Langkah lain adalah dengan datang ke sekolah-sekolah untuk memberikan pengetahuan pada siswa apa yang harus dilakukan jika terjadi bencana seperti erupsi dan gempa bumi. Bahkan, dari PAUD sampai SMA di Candipuro sudah masuk satuan pendidikan aman bencana.
"Selain upaya-upaya itu, peran relawan bencana yang ada di desa juga cukup penting. Relawan yang berasal dari warga desa ini kerap kali memberikan pengetahuan pada warga akan tanda-tanda terjadinya erupsi Semeru, sehingga warga menjadi lebih waspada," ujarnya.
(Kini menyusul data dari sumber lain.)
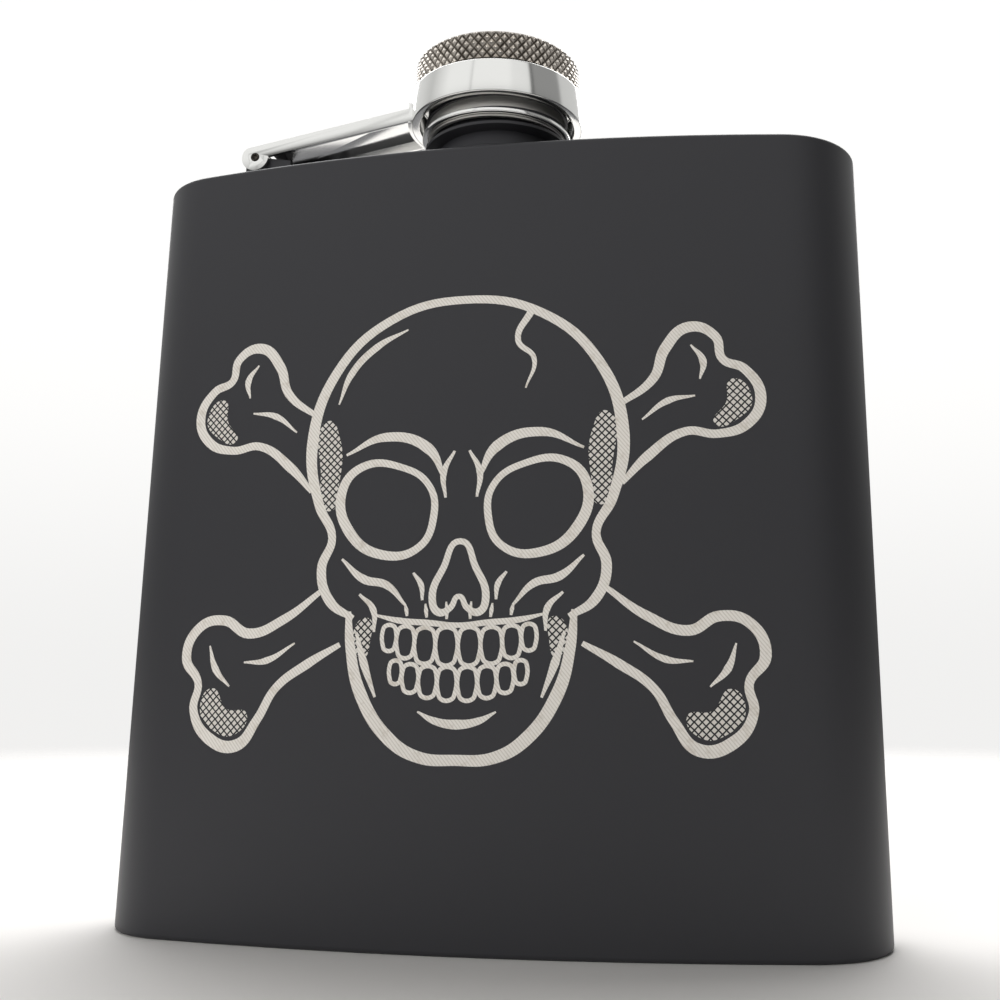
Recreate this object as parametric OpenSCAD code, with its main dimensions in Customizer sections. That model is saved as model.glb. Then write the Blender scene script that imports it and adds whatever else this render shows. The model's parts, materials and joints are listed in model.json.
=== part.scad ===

Bahri, 37, sebagai salah satu relawan mengakui jika gunung Semeru kerap kali erupsi. "Kalau dulu tanda-tanda erupsi kecil itu sudah biasa, itu sebelum 2021. Padahal itu sudah tanda-tanda, kalau menurut dari pemantau gunung Sawur itu sudah tanda tidak aman," kata Bahri.
Relawan yang merupakan warga ini lebih mudah diterima masyarakat. Sehingga apa yang disampaikan relawan lebih mudah diserap masyarakat. Akhirnya mereka mulai memahami dan tahu akan tanda-tanda erupsi. "Setelah tahun 2021 sudah berubah, ada erupsi Semeru sedikit sudah waspada," katanya.
Selain itu, relawan juga memberikan pemahaman terkait evakuasi jika terjadi bencana. Bahkan, sebelum itu relawan memantau banjir lahar dingin yang kerap kali terjadi di aliran yang juga digunakan sebagai lokasi tambang pasir.
"Lebih mudah edukasi masyarakat soal bencana, tapi jika di tambang itu lebih sulit karena kan bukan dari masyarakat sekitar sini tapi dari luar," jelasnya.
Setelah 2021 lalu, kata dia, sejak ada relawan dan sebagainya, masyaraat sudah mulai teredukasi yang awalnya biasa-biasa, maka setelah erupsi 2021 lebih waspada. Ketika ada gemuruh warga sudah waspada, bahkan ada yang keluar rumah untuk memastikan seberapa erupsi yang terjadi. "Kemarin saya juga keluar, dulu seperti itu biasa saja," tandasnya.